Harvesting rights – the right to withdraw specific quantities of resource units such as fish, trees or non-timber forest products, or water or to withdraw at specific times and locations.
Management rights – the right to define rules related to maintenance of the resource and/or to physically change the structure of the resource (such as pulling out invasive species, cleaning the canals of an irrigation system, building related facilities).
Exclusion rights – the right to determine who has any of the above 3 rights.
Alienation rights – the right to sell, bequeath, or otherwise transfer any or all of the above rights.
Another potentially important aspect of property rights is their clarity. Benefits derived from property rights occur within social settings where perceptions of rules may vary, at any given point in time, among community members. The larger the variation in perceptions of rules, the less clear are the property rights.
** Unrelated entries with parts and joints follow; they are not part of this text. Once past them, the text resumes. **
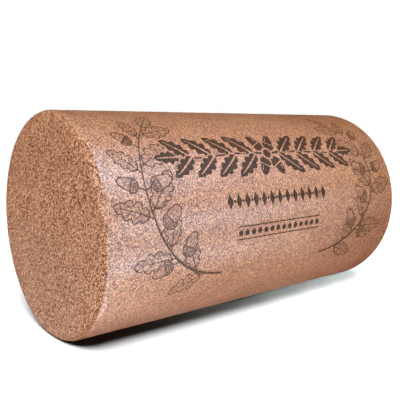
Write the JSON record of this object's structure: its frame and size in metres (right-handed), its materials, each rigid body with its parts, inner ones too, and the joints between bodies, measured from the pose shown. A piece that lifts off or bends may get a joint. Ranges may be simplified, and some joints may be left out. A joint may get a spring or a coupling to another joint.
{
  "type": "wine cork",
  "caption": "Straight cylindrical wine bottle stopper of fine agglomerated cork, with rounded rims at both ends.",
  "frame": {"origin": "centre of the bottom end face, on which the cork stands", "axes": "+Z along the cork's axis, from the bottom end to the top end; the printed panel on the side faces -Y"},
  "size_m": [0.024, 0.024, 0.045],
  "materials": {
    "agglomerated_cork": "fine speckled grain with a light wax sheen"
  },
  "bodies": {
    "root": {"cork": "agglomerated_cork"}
  },
  "joints": []
}
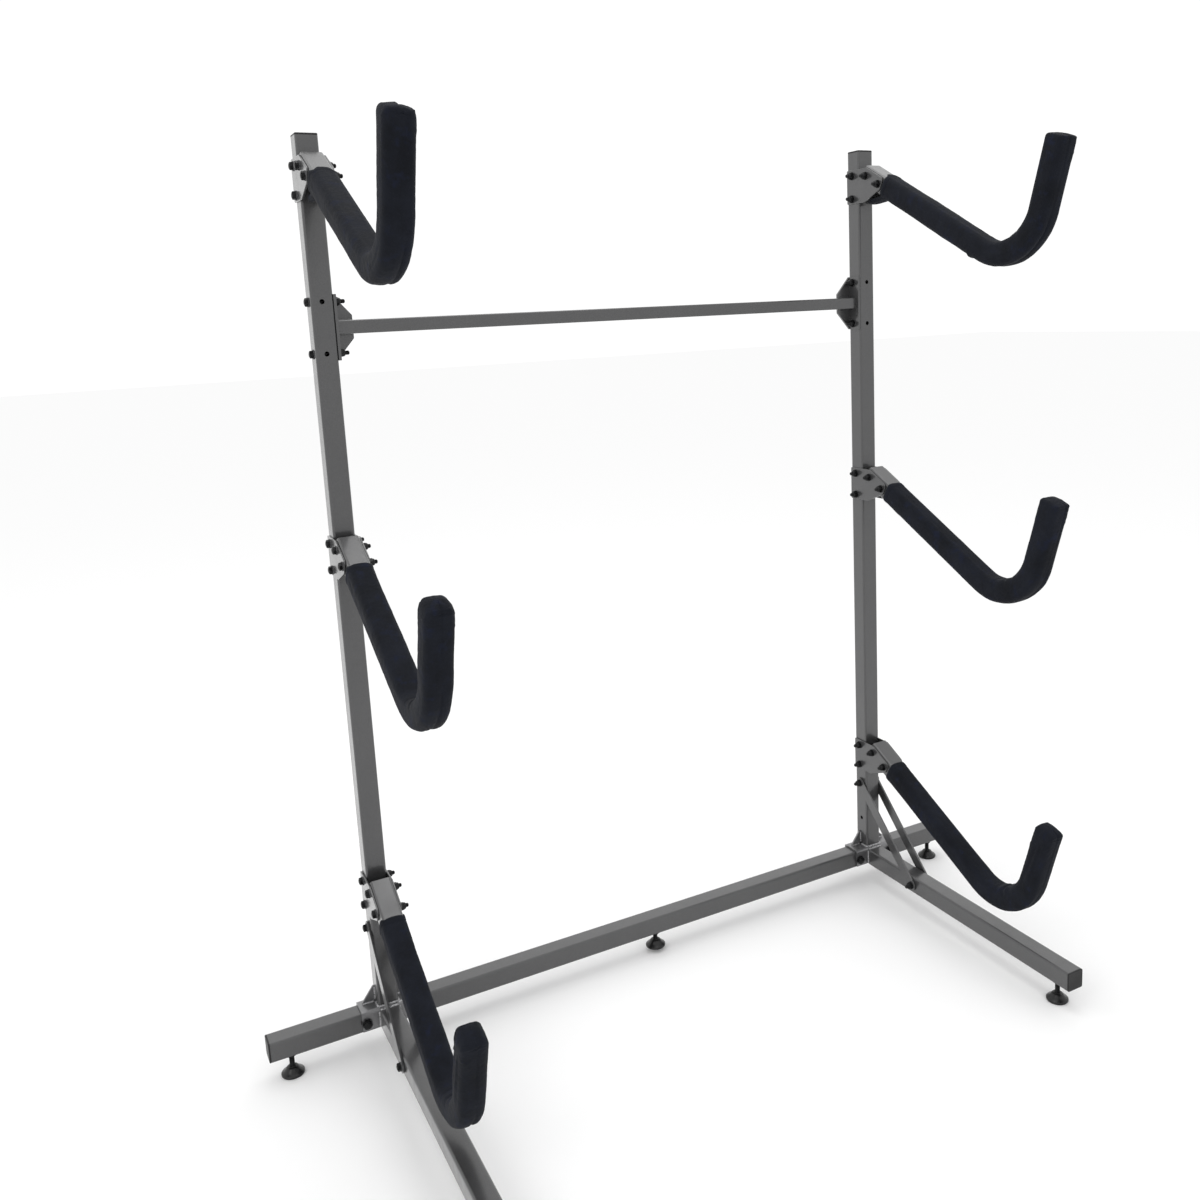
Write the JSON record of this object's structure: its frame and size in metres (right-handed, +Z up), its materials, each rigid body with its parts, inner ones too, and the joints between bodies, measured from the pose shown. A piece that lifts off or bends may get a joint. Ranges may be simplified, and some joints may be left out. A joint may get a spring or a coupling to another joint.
{
  "type": "boat rack",
  "caption": "Free-standing rack of square tube: posts with padded J-shaped arms that hold boats by their hulls, on a bolted base with levelling feet.",
  "frame": {"origin": "on the floor, in the middle of the rack's box", "axes": "+X along the crossbars to the right as seen from the front, +Y to the back, +Z up; the arms reach forward, to -Y"},
  "size_m": [1.6846, 0.693, 1.7583],
  "materials": {
    "frame_paint": "grey metallic powder coat, half gloss",
    "dark_bolts": "dark zinc bolts and nuts",
    "black_plastic": "black moulded plastic",
    "sleeve_fabric": "blue-black coated fabric over foam"
  },
  "bodies": {
    "frame": {"left_bar_cap": "black_plastic", "left_base_bolt_inner": "dark_bolts", "left_base_bolt_outer": "dark_bolts", "left_beam_cap": "black_plastic", "left_bottom_arm": "frame_paint", "left_bottom_inner_bracket": "frame_paint", "left_bottom_outer_bracket": "frame_paint", "left_bottom_pad": "sleeve_fabric", "left_crossbar_bolt_lower": "dark_bolts", "left_crossbar_bolt_upper": "dark_bolts", "left_foot_beam": "frame_paint", "left_inner_strut": "frame_paint", "left_middle_arm": "frame_paint", "left_middle_inner_bracket": "frame_paint", "left_middle_outer_bracket": "frame_paint", "left_middle_pad": "sleeve_fabric", "left_outer_strut": "frame_paint", "left_post_cap": "black_plastic", "left_saddle": "frame_paint", "left_strut_bolt_bottom": "dark_bolts", "left_strut_bolt_top": "dark_bolts", "left_top_arm": "frame_paint", "left_top_inner_bracket": "frame_paint", "left_top_outer_bracket": "frame_paint", "left_top_pad": "sleeve_fabric", "left_upright": "frame_paint", "lower_crossbar": "frame_paint", "right_bar_cap": "black_plastic", "right_base_bolt_inner": "dark_bolts", "right_base_bolt_outer": "dark_bolts", "right_beam_cap": "black_plastic", "right_bottom_arm": "frame_paint", "right_bottom_inner_bracket": "frame_paint", "right_bottom_outer_bracket": "frame_paint", "right_bottom_pad": "sleeve_fabric", "right_crossbar_bolt_lower": "dark_bolts", "right_crossbar_bolt_upper": "dark_bolts", "right_foot_beam": "frame_paint", "right_inner_strut": "frame_paint", "right_middle_arm": "frame_paint", "right_middle_inner_bracket": "frame_paint", "right_middle_outer_bracket": "frame_paint", "right_middle_pad": "sleeve_fabric", "right_outer_strut": "frame_paint", "right_post_cap": "black_plastic", "right_saddle": "frame_paint", "right_strut_bolt_bottom": "dark_bolts", "right_strut_bolt_top": "dark_bolts", "right_top_arm": "frame_paint", "right_top_inner_bracket": "frame_paint", "right_top_outer_bracket": "frame_paint", "right_top_pad": "sleeve_fabric", "right_upright": "frame_paint", "upper_crossbar": "frame_paint"},
    "left_stub_foot": {"left_stub_foot": "black_plastic"},
    "right_stub_foot": {"right_stub_foot": "black_plastic"},
    "middle_foot": {"middle_foot": "black_plastic"},
    "left_beam_foot": {"left_beam_foot": "black_plastic"},
    "right_beam_foot": {"right_beam_foot": "black_plastic"}
  },
  "joints": [
    {"name": "left_stub_foot_screw", "type": "slide", "parent": "frame", "child": "left_stub_foot", "axis": [0, 0, -1], "range_m": [-0.02, 0.012]},
    {"name": "right_stub_foot_screw", "type": "slide", "parent": "frame", "child": "right_stub_foot", "axis": [0, 0, -1], "range_m": [-0.02, 0.012]},
    {"name": "middle_foot_screw", "type": "slide", "parent": "frame", "child": "middle_foot", "axis": [0, 0, -1], "range_m": [-0.011, 0.021]},
    {"name": "left_beam_foot_screw", "type": "slide", "parent": "frame", "child": "left_beam_foot", "axis": [0, 0, -1], "range_m": [-0.02, 0.012]},
    {"name": "right_beam_foot_screw", "type": "slide", "parent": "frame", "child": "right_beam_foot", "axis": [0, 0, -1], "range_m": [-0.02, 0.012]}
  ]
}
The clarity of property rights may influence benefit streams in a similar manner as the assurance of those rights. Given that property rights may be interpreted as a claim on a benefit stream within a given social setting (source) a lack of consensus on rules can lead to confusion regarding who gets what from resources, and how the rules that influence these benefits can be changed. As a result, a lack of clarity can undermine current and future benefits that flow from resources.
In sum, defining property rights in terms of content, assurance and clarity within the context of the IAD framework allows us to consider changes to benefits and management incentives that may result from changes in decentralization. At the operational level, these reforms may translate into changes in the content and clarity of property rights. At the constitutional and collective choice levels, these governance reforms may translate into changes of rights to change rights which may also influence the assurance of property rights.